There are many, many episodes in Ms. Haspel’s career that cause me grave concern, but they remain needlessly classified. So I offer this one small window into her background as an example of how she might react when confronted with an illegal, immoral or inappropriate direction.

This matters because of what Donald Trump himself has said about his intentions and how he views Ms. Haspel. During the campaign, he said he would “bring back a hell of a lot worse than waterboarding.” Last week, when Senators raised concerns about reports that Ms. Haspel was involved in torture, Donald Trump said that it was wrong to oppose her confirmation — quote — “because she is too tough on terror.” You don’t have to be Picasso to connect the dots about what Donald Trump has in mind. And, other than a few belated promises she made to get confirmed, what do we have to go on to suggest that Ms. Haspel would really push back?

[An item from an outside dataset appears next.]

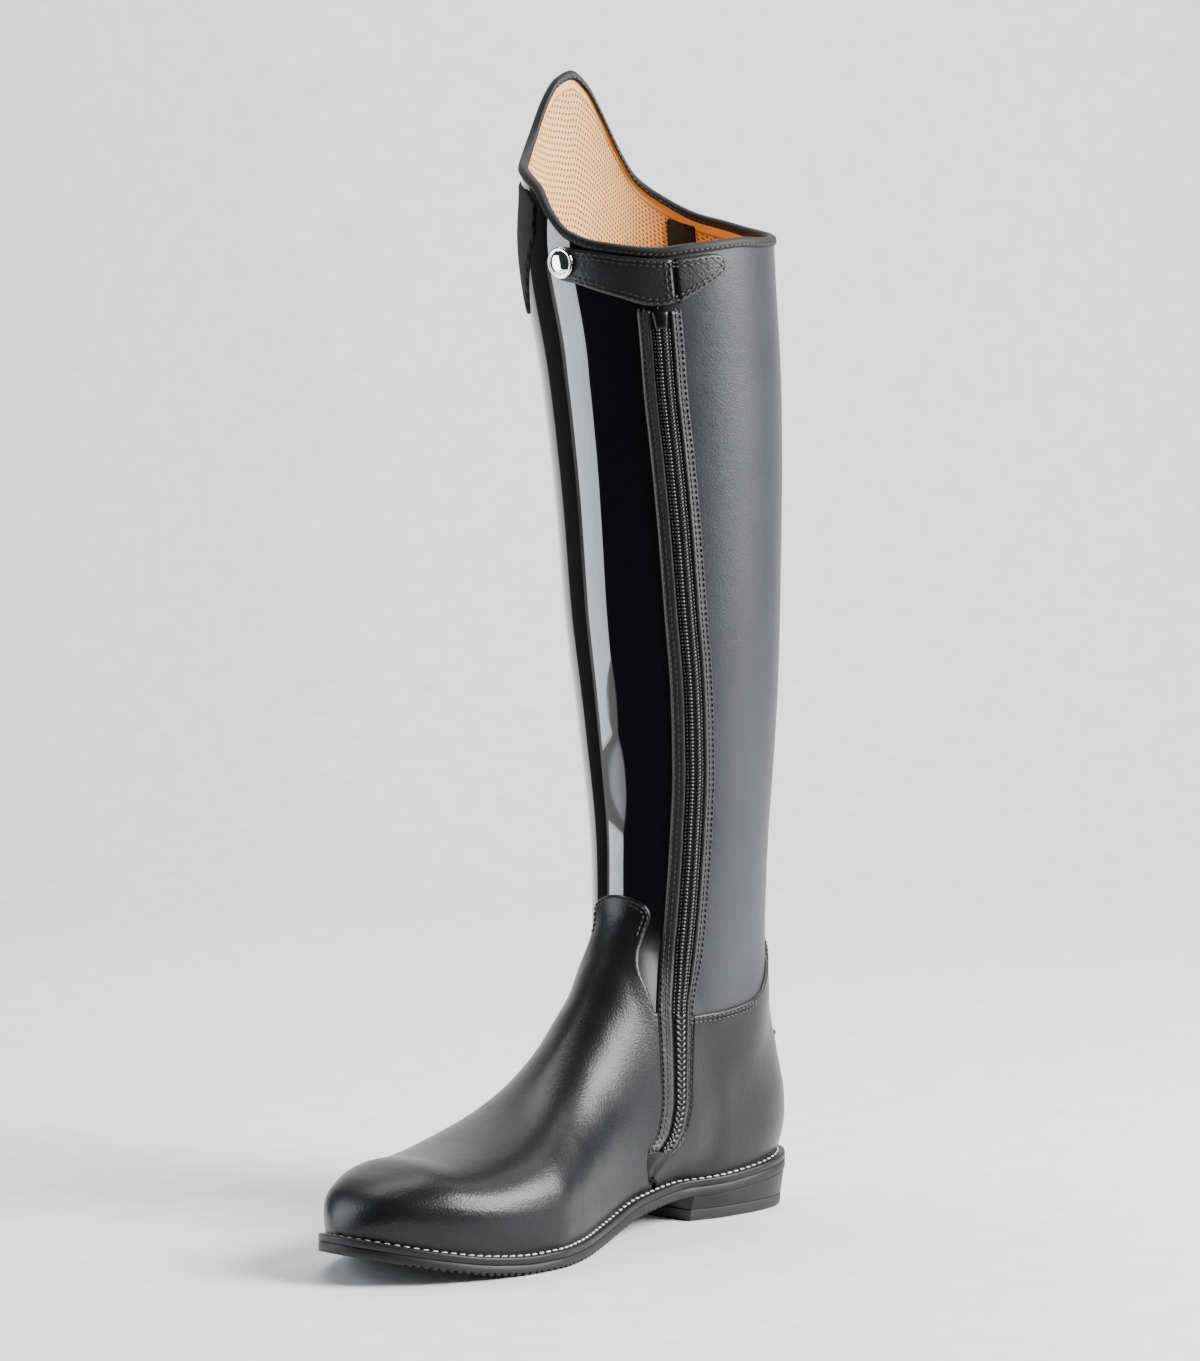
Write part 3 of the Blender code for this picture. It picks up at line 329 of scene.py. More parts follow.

This is not just about torture. Even if we believe Ms. Haspel’s last-minute promises, there are an almost infinite number of other ways in which the CIA can go off the rails — morally or legally. That’s not a criticism of the people who work at the CIA. It’s the nature of the secret risk-taking work they do. And when something goes off the rails, it will be because there is a CIA director who sees every lawyer’s approval as a green light, and every lawyer’s warning as an annoyance. And it will be because CIA leadership decided to hide from public scrutiny information that need not be classified.

My concerns about Ms. Haspel are not just historical. I have concerns about what she is saying today, both about her background and about current programs. There is much more that the full Senate and the public should know, and I am convinced that, if they did, her nomination would be rejected. Unfortunately, Ms. Haspel and the CIA have conducted an unprecedented and entirely self-serving cover-up, and the U.S. Senate has been a willing partner. This nomination process has been a disservice to our constitutional duties, to our democratic principles and to the American people. Americans deserve better from the CIA. They deserve better from the United States Senate.

I urge my colleagues to oppose the nomination.